Data extracted from a collection ::
▬▬▬▬▬▬▬▬▬▬
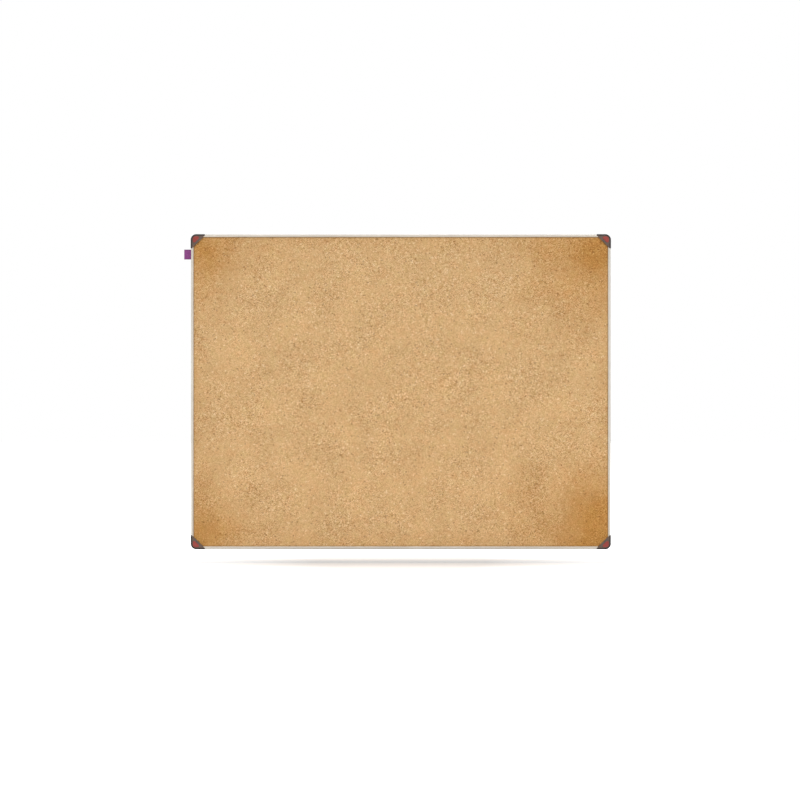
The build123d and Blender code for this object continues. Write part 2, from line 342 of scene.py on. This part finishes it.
# %% Cork: mottle
clouds = node(tree, "ShaderNodeTexNoise", Vector=where, Scale=12.0, Detail=4.0, Roughness=0.6)
light_and_dark = [(0.30, (0.93, 0.925, 0.91)), (0.50, (1, 1, 1)), (0.70, (1.06, 1.06, 1.05))]
colour = mix(tree, 1.0, colour, ramp(tree, clouds.outputs["Fac"], light_and_dark), "MULTIPLY")
hues = node(tree, "ShaderNodeTexNoise", Vector=where, Scale=48.0, Detail=2.0)
pink_and_olive = [(0.30, (1.03, 0.985, 0.97)), (0.50, (1, 1, 1)), (0.70, (0.975, 1.005, 0.97))]
colour = mix(tree, 1.0, colour, ramp(tree, hues.outputs["Fac"], pink_and_olive), "MULTIPLY")
cork_colour = colour
print("cork so far:", len(tree.nodes), "nodes")

# %% [markdown]
# Shade is painted darker and warmer towards the sheet's four corners. Taking the absolute value of
# X and Z folds all four corners onto one, so one distance from the nearest corner serves them all.

# %% Cork: distances from its edges and corners
half_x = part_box("cork_sheet")[1].x
half_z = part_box("cork_sheet")[1].z
FRAME_FACE = 7.5 * MM
covered = half_x - (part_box("stile_right")[1].x - FRAME_FACE)
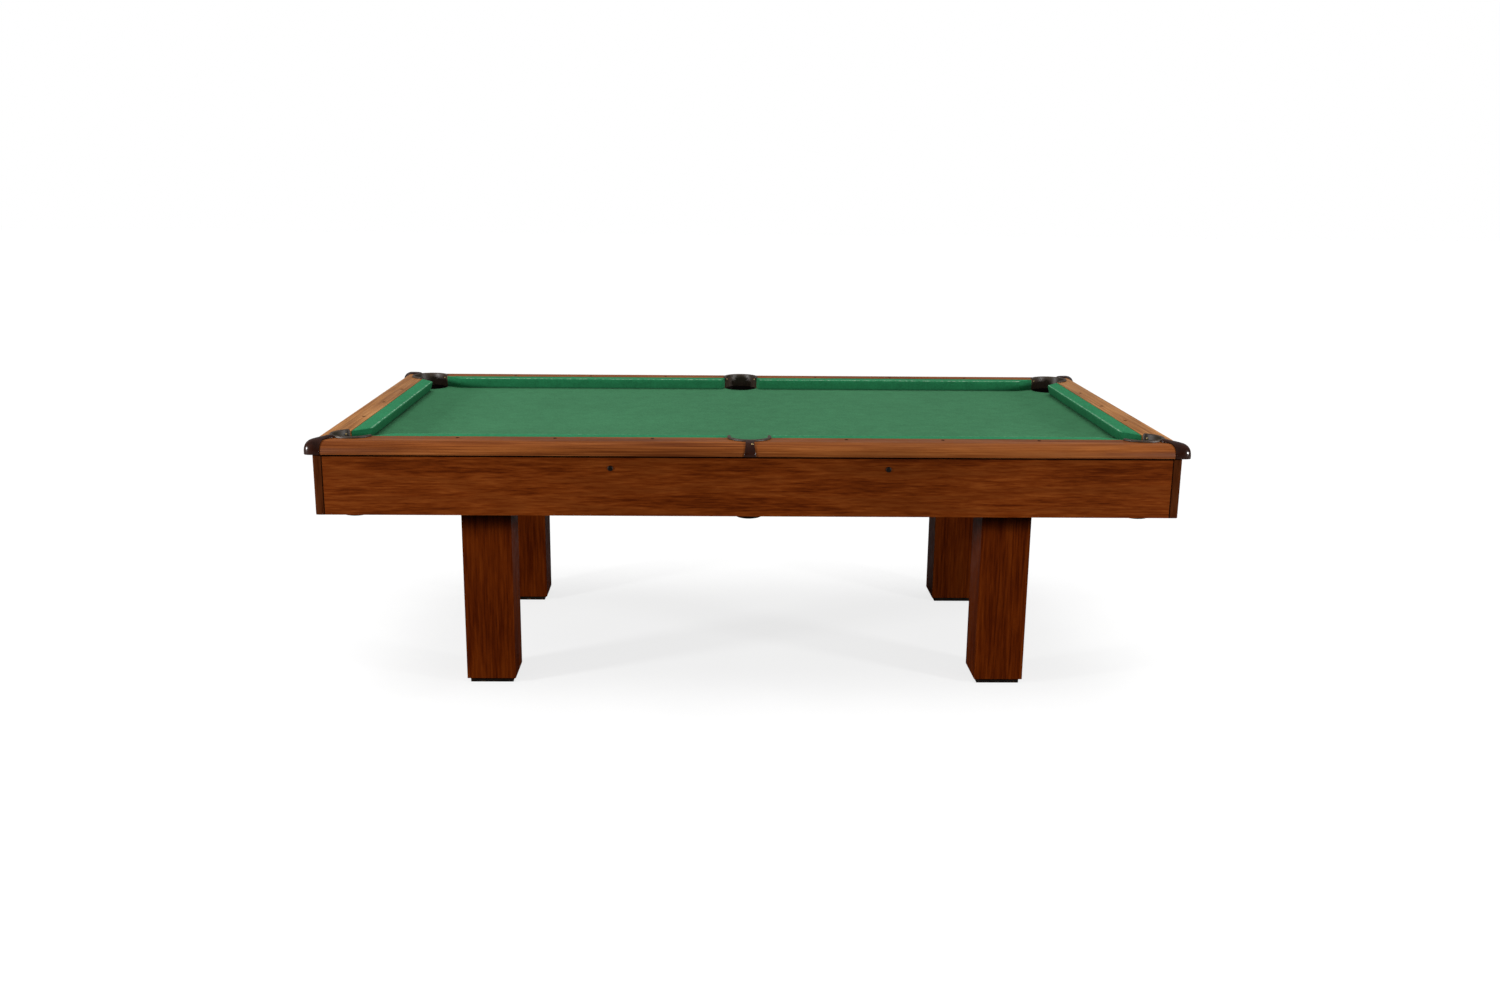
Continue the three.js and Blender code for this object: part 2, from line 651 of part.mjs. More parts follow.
function stemGeometry() {
  const profile = [
    [0, COLLAR_LIFT],
    [COLLAR_RADIUS, COLLAR_LIFT],
    [COLLAR_RADIUS, COLLAR_LIFT + COLLAR_HEIGHT],
    [STEM_RADIUS, COLLAR_LIFT + COLLAR_HEIGHT],
    [STEM_RADIUS, STEM_RISE - 1],
    [STEM_RADIUS - 1, STEM_RISE],
    [0, STEM_RISE],
  ];
  return turnedGeometry(profile, BOLT_STEPS);
}

function buildLegs() {
  for (const [row, y] of [["near", -legY], ["far", legY]]) {
    for (const [name, x] of [["left", -legX], ["right", legX]]) {
      const place = `${row}_${name}`;
      const pieces = [
        addPiece(`leg_${place}`, legGeometry(), walnutLaminate),
        addPiece(`foot_pad_${place}`, padGeometry(), blackFoot),
        addPiece(`foot_stem_${place}`, stemGeometry(), zincSteel),
      ];
      for (const piece of pieces) {
        piece.position.set(x, y, 0);
      }
    }
  }
}

buildSlate();
buildCloth();
buildRails();
buildPockets();
buildCabinet();
buildFrame();
buildBolts();
buildLegs();

export default table;
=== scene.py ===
"""The looks of a home pool table, built round its CAD frame: cloth, cushions, laminate, castings, pockets.

Metres, +Z up, +X along the table, as in the CAD. Near is -Y, far is +Y, left is -X, right is +X.
"""

import json
import math

import bmesh
import bpy
import numpy as np
from mathutils import Matrix, Vector, geometry, noise


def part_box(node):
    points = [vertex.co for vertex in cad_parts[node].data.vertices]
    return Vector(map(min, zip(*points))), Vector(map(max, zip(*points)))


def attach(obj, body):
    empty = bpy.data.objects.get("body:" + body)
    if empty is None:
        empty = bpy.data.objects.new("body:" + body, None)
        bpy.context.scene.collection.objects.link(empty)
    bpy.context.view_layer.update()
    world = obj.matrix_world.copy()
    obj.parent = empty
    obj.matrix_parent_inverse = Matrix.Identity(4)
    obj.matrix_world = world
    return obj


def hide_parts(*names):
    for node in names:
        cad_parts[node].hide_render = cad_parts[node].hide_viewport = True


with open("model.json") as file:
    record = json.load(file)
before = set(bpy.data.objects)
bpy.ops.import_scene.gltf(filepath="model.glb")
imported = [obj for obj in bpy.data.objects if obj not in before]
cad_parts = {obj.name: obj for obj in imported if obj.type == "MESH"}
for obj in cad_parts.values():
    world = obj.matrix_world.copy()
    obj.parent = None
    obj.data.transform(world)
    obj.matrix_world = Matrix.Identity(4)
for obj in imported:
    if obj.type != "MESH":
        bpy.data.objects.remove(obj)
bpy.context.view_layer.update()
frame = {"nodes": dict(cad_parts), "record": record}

# ---- Sizes taken from the frame ----

NOSE_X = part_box("cushion_right_end")[0].x
NOSE_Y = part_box("cushion_far_left")[0].y
BED_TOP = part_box("bed_cloth")[1].z
RAIL_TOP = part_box("rail_far_left")[1].z
RAIL_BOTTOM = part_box("rail_far_left")[0].z
RAIL_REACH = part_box("rail_far_left")[1].y - NOSE_Y
CASTING_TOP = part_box("casting_near_side")[1].z
BUCKET_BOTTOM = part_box("pocket_near_side")[0].z
SLATE_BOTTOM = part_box("slate_centre")[0].z
CUSHION_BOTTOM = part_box("cushion_far_left")[0].z
CUSHION_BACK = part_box("cushion_far_left")[1].y - NOSE_Y

# ---- Sizes repeated from the CAD source ----

GAP = 0.0003
CASTING_THICKNESS = CASTING_TOP - RAIL_TOP - GAP
CUSHION_DEPTH = CUSHION_BACK + GAP
NOSE_HEIGHT = 0.036
CUSHION_UNDERCUT = 0.012
RAIL_ROUND = 0.034
CORNER_TIP = 0.1256 * math.sqrt(0.5)
CORNER_LEAN = math.radians(52)
CORNER_RADIUS = 0.057
SIDE_TIP = 0.070
SIDE_LEAN = math.radians(14)
SIDE_RADIUS = 0.054
LINER_WALL = 0.003
LINER_ROOM = LINER_WALL + 0.0005
FLANGE_WIDTH = 0.007
ROLLED_FLANGE = (0.0098, 0.0058)  # width and height of the flange with its rolled rim
BUCKET_TAPER = 0.006
BUCKET_ROUND = 0.024
NECK_WIDTH = 0.022
BULB_LEG = 0.041
BALL_PROUD = 0.004
TAB_WIDTHS = (0.025, 0.036)
SIGHT_SPACING = NOSE_X / 4
SIGHT_SETBACK = 0.070
CUT_LOW, CUT_HIGH = 0.5, 1.0  # heights below and above everything that is cut to shape


def pocket_centre(name):
    """The middle of a pocket, which is the middle of its opening in the record."""
    openings = frame["record"]["physics"]["openings"]
    opening = next(o for o in openings if o["name"] == f"bucket_{name}")
    low, high = (Vector(corner[:2]) for corner in opening["box_m"])
    return (low + high) / 2


# ---- Camera ----

CAMERA_PLACE = (-0.1159, -4.6537, 1.5484)
CAMERA_YAW = 0.0196
CAMERA_PITCH = -0.2463
CAMERA_ROLL = 0.0089
FOCAL_LENGTH = 0.9463333  # as a share of the sensor's width
SENSOR_WIDTH = 36
CAMERA_SHIFT = (0.0094, 0.0178)


def add_camera():
    data = bpy.data.cameras.new("camera")
    data.sensor_width = SENSOR_WIDTH
    data.lens = FOCAL_LENGTH * SENSOR_WIDTH
    data.shift_x, data.shift_y = CAMERA_SHIFT
    data.clip_end = 100
    camera = bpy.data.objects.new("camera", data)
    upright = Matrix.Rotation(math.pi / 2, 4, "X")
    turn = Matrix.Rotation(-CAMERA_YAW, 4, "Z") @ Matrix.Rotation(CAMERA_PITCH, 4, "X")
    roll = Matrix.Rotation(-CAMERA_ROLL, 4, "Y")
    camera.matrix_world = Matrix.Translation(CAMERA_PLACE) @ turn @ roll @ upright
    bpy.context.scene.collection.objects.link(camera)
    bpy.context.scene.camera = camera


# ---- Nodes ----


def rgb(red, green, blue):
    """A colour given in the usual 0 to 255, as the linear colour that a shader takes."""
    return tuple((c / 255) ** 2.2 for c in (red, green, blue)) + (1.0,)


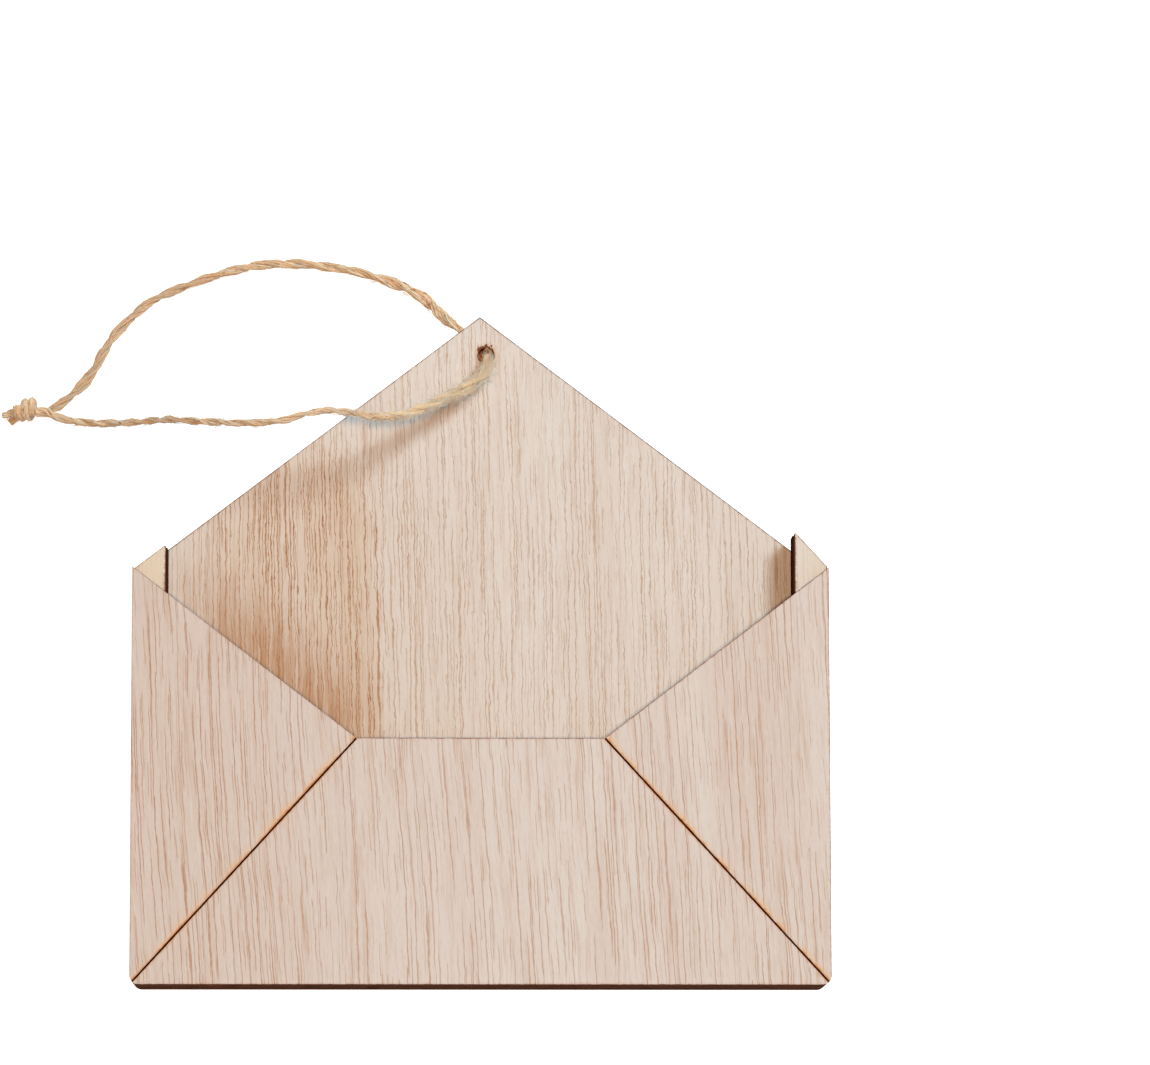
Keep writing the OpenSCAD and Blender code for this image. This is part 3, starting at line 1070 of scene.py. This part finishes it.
def jute():
    """Jute: every bundle of fibres has its own tone, with rusty flecks and darker streaks
    along the fibres, partly their own tone and partly painted shade of the gaps between
    them.
    """
    sh = Shader("jute", roughness=0.85)
    uv = sh.node("UVMap", uv_map="strand").outputs[0]
    u, v, _ = sh.split(uv)
    bundle = sh.math("FLOOR", v)

    def streaks(along, across, shift, detail):
        """Noise that is stretched along the fibres and differs from bundle to bundle."""
        apart = sh.add(sh.times(bundle, 7.3), shift)
        at = sh.join(sh.times(u, along), sh.times(v, across), apart)
        return sh.noise(at, detail=detail, roughness=0.6)

    def from_mark(mark):
        """1 from a little below the mark upwards, 0 for all bundles below that."""
        return sh.ramp(v, mark - 9, mark - 8)

    tone_of_bundle = sh.node(
        "TexWhiteNoise", {"W": bundle}, noise_dimensions="1D"
    ).outputs["Value"]
    fibre = streaks(0.5, 5.0, 0.0, 3.0)
    lock = streaks(0.25, 0.6, 11.0, 2.0)
    fleck = streaks(0.9, 2.0, 23.0, 2.0)
    colour = sh.mix(tone_of_bundle, tone(239, 196, 151), tone(246, 223, 192))
    colour = sh.mix(sh.ramp(lock, 0.42, 0.64, 0.0, 0.5), colour, tone(240, 188, 136))
    colour = sh.mix(sh.ramp(lock, 0.3, 0.44, 0.6, 0.0), colour, tone(255, 242, 220))
    # darker streaks along the fibres: partly fibre tone, partly painted shade of the gaps
    # between fibres
    colour = sh.mix(sh.ramp(fibre, 0.5, 0.7, 0.0, 0.6), colour, tone(212, 144, 90))
    colour = sh.mix(sh.ramp(fleck, 0.58, 0.66, 0.0, 0.8), colour, tone(176, 106, 56))
    on_front = sh.ramp(v, BACK_YARNS - 3, BACK_YARNS - 1, 1.0, 0.0)
    far_back = sh.times(sh.math("SUBTRACT", 1.0, on_front), sh.ramp(u, 36.0, 58.0))
    colour = sh.mix(sh.times(far_back, 0.55), colour, tone(206, 166, 128))
    by_hole = sh.times(on_front, sh.ramp(u, 16.0, 34.0, 0.85, 0.0))
    colour = sh.mix(by_hole, colour, tone(255, 220, 176))
    # painted shade: the front run is darker and more orange inside the hole and at its
    # mouth
    hole_shade_on_run = sh.times(on_front, sh.ramp(u, 1.8, 3.2, 0.6, 0.0))
    colour = sh.mix(hole_shade_on_run, colour, tone(222, 156, 92))
    paleness = sh.ramp(v, LOOSE, LOOSE + LOOSE_TONES)
    hair = sh.mix(paleness, tone(250, 204, 152), tone(255, 250, 230))
    colour = sh.mix(from_mark(LOOSE), colour, hair)
    # painted shade: fibres in the hole are browner, and darker deeper in
    colour = sh.mix(from_mark(GOLDEN), colour, tone(236, 168, 104))
    colour = sh.mix(from_mark(MATTED), colour, tone(190, 110, 56))
    sh.put(sh.surface.inputs["Base Color"], colour)
    sh.surface.inputs["Specular IOR Level"].default_value = 0.1
    sh.surface.inputs["Sheen Weight"].default_value = 0.3
    sh.surface.inputs["Subsurface Weight"].default_value = 0.4
    sh.surface.inputs["Subsurface Radius"].default_value = (1.0, 0.7, 0.4)
    sh.surface.inputs["Subsurface Scale"].default_value = 0.15 * MM
    sh.bump(fibre, 0.05 * MM, 0.6)
    return sh.material


twine = jute()
for piece in (front_run, back_run, knot):
    piece.data.materials.append(twine)


# Table, backdrop and light

FLOOR_HALF = 3.0  # metres
FLOOR_TONE = 0.82
FLOOR_GLOW = 0.86  # lifts the floor to white in the picture


def white_for_camera(name, glow):
    """A pale surface that the camera sees as white, with a soft shadow left on it."""
    sh = Shader(name, roughness=0.9)
    sh.surface.inputs["Base Color"].default_value = (*(FLOOR_TONE,) * 3, 1)
    sh.surface.inputs["Specular IOR Level"].default_value = 0.0
    seen = sh.node("LightPath").outputs["Is Camera Ray"]
    sh.surface.inputs["Emission Color"].default_value = (1, 1, 1, 1)
    sh.put(sh.surface.inputs["Emission Strength"], sh.times(seen, glow))
    return sh.material


floor_mesh = bpy.data.meshes.new("floor")
floor_mesh.from_pydata(
    [
        (-FLOOR_HALF, -FLOOR_HALF, 0),
        (FLOOR_HALF, -FLOOR_HALF, 0),
        (FLOOR_HALF, FLOOR_HALF, 0),
        (-FLOOR_HALF, FLOOR_HALF, 0),
    ],
    [],
    [(0, 1, 2, 3)],
)
floor = bpy.data.objects.new("floor", floor_mesh)
bpy.context.scene.collection.objects.link(floor)
floor_mesh.materials.append(white_for_camera("floor_white", FLOOR_GLOW))

# Each lamp: where it shines from, its share of the red, green and blue light, and its
# softness in degrees. The warm one shines from the camera's side, which hides its shadows.
LAMPS = {
    "key": ((0.565, 0.435, 1.0), (0.38, 0.52, 0.62), 16.0),
    "warm_fill": ((-0.015, -0.13, 1.0), (0.43, 0.28, 0.15), 4.0),
}
FILL = (0.19, 0.2, 0.23)  # from all sides; it and the lamps add up to plain white

for lamp_name, (shines_from, share, softness) in LAMPS.items():
    x, y, z = shines_from
    slant = z / math.sqrt(x * x + y * y + z * z)
    lamp_data = bpy.data.lights.new(lamp_name, "SUN")
    lamp_data.energy = math.pi * max(share) / slant
    lamp_data.color = [v / max(share) for v in share]
    lamp_data.angle = math.radians(softness)
    lamp = bpy.data.objects.new(lamp_name, lamp_data)
    lamp.rotation_euler = (math.atan2(math.hypot(x, y), z), 0, math.atan2(x, -y))
    bpy.context.scene.collection.objects.link(lamp)

world = bpy.data.worlds.new("studio")
world.use_nodes = True
bpy.context.scene.world = world
tree = world.node_tree
background = tree.nodes["Background"]
ray = tree.nodes.new("ShaderNodeLightPath")
seen = tree.nodes.new("ShaderNodeMix")
seen.data_type = "RGBA"
seen.inputs[6].default_value = (*FILL, 1)
seen.inputs[7].default_value = (1, 1, 1, 1)
tree.links.new(ray.outputs["Is Camera Ray"], seen.inputs[0])
tree.links.new(seen.outputs[2], background.inputs["Color"])

bpy.context.scene.view_settings.view_transform = "Standard"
▬▬▬▬▬▬▬▬▬▬
Short task ::
Return the lines from the line with "buildSlate();" through the line with "obj.matrix_world = world", inclusive, exactly as they stand, and nothing else.

Output of the task ::
buildSlate();
buildCloth();
buildRails();
buildPockets();
buildCabinet();
buildFrame();
buildBolts();
buildLegs();

export default table;
=== scene.py ===
"""The looks of a home pool table, built round its CAD frame: cloth, cushions, laminate, castings, pockets.

Metres, +Z up, +X along the table, as in the CAD. Near is -Y, far is +Y, left is -X, right is +X.
"""

import json
import math

import bmesh
import bpy
import numpy as np
from mathutils import Matrix, Vector, geometry, noise


def part_box(node):
    points = [vertex.co for vertex in cad_parts[node].data.vertices]
    return Vector(map(min, zip(*points))), Vector(map(max, zip(*points)))


def attach(obj, body):
    empty = bpy.data.objects.get("body:" + body)
    if empty is None:
        empty = bpy.data.objects.new("body:" + body, None)
        bpy.context.scene.collection.objects.link(empty)
    bpy.context.view_layer.update()
    world = obj.matrix_world.copy()
    obj.parent = empty
    obj.matrix_parent_inverse = Matrix.Identity(4)
    obj.matrix_world = world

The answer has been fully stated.